Échange important entre Pépin Ier roi d'Aquitaine et Angarius évêque de Cahors. Ce premier céda au prélat et à son chapitre plusieurs villages transportés jadis à l'empereur son père par le comte Autricus, savoir celui de Cassemogilo en Rouergue, et les autres, dont l'un nommé Bulliensis, en Quercy. Il reçoit en retour la celle ou petit monastère de Jonant, bâtie en l'honneur de St Martin, avec ses églises, ses maisons, ses villages et généralement toutes ses autres appartenances. Cet échange se fit du consentement des religieux de Jonant au palais royal de Nimègue, le 28 mai ( ). » B.

« Il est fait mention d'Angarius, évêque de Cahors, dans le cartulaire de Conques, où il est dit que cet évêque fit un échange avec Pépin roi de Guyenne, à qui il donna l'église ou chapelle de Saint-Martin de Lunan, et il prit en échange les terres qu'Autricus, comte de Caors, avoit données à Pépin. Cet acte est daté de l'an 6e de l'empire de Louis et le 7e de Pépin, in Neomago palatio. » C.

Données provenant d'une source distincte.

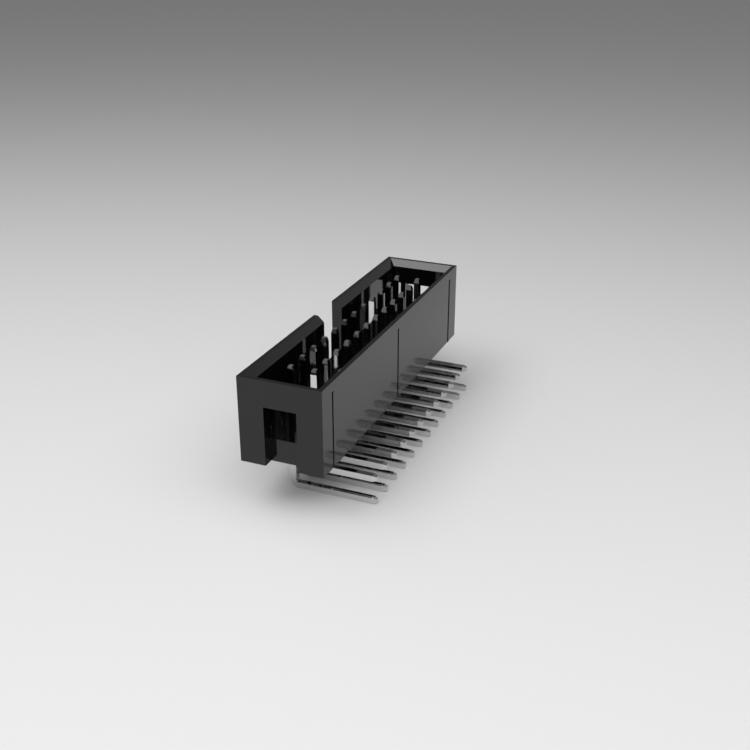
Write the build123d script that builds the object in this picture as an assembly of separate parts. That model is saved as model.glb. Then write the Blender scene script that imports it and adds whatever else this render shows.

« Ce prince (Pépin Ier) s'occupa, dès la sixième année de son règne, du rétablissement de l'abbaye de Figeac. On trouve dans le cartulaire de l'abbaye de Conques en Rouergue, un acte de la même année, daté du palais de Spire et qui peut servir à en fixer l'époque ; c'est la concession de l'oratoire de Saint Martin de Junant de Figeac, faite par l'évêque Angarn et l'église de Cahors au roi Pépin qui, de son côté, cède à l'évêque et à son église certains fonds de terre situés dans le Quercy et le Rouergue, que son père, Louis le Débonnaire, avait autrefois acquis du comte Austricus. » D.

« Angarius Aymatum proxime sequitur : fidem facit pervetus scheda abbatiae Figiacensis eum hac seculi noni periodo sedi Cadurcensi affixum : ea quippe habetur permutatio cellulae Lonante divo Martino sacrȩ et in qua prima ipsius abbatiȩ jacta fuerant fundamenta, cum vicis aliquot in pagis Ruthenico et Cadurcino sitis inita Angarium inter Cadurcensem episcopum et Pipinum Ludovici imperatoris filium Aquitaniae regem, cujus hȩc est subnotatio, Datum IV kal. junii, anno VI imperii domini Ludovici, et VII regni nostri. Hic vero est annus Chr. 819, quod Ludovicus ex Thegano et Sigeberto anno Chr. 814 imperare coeperit. » E.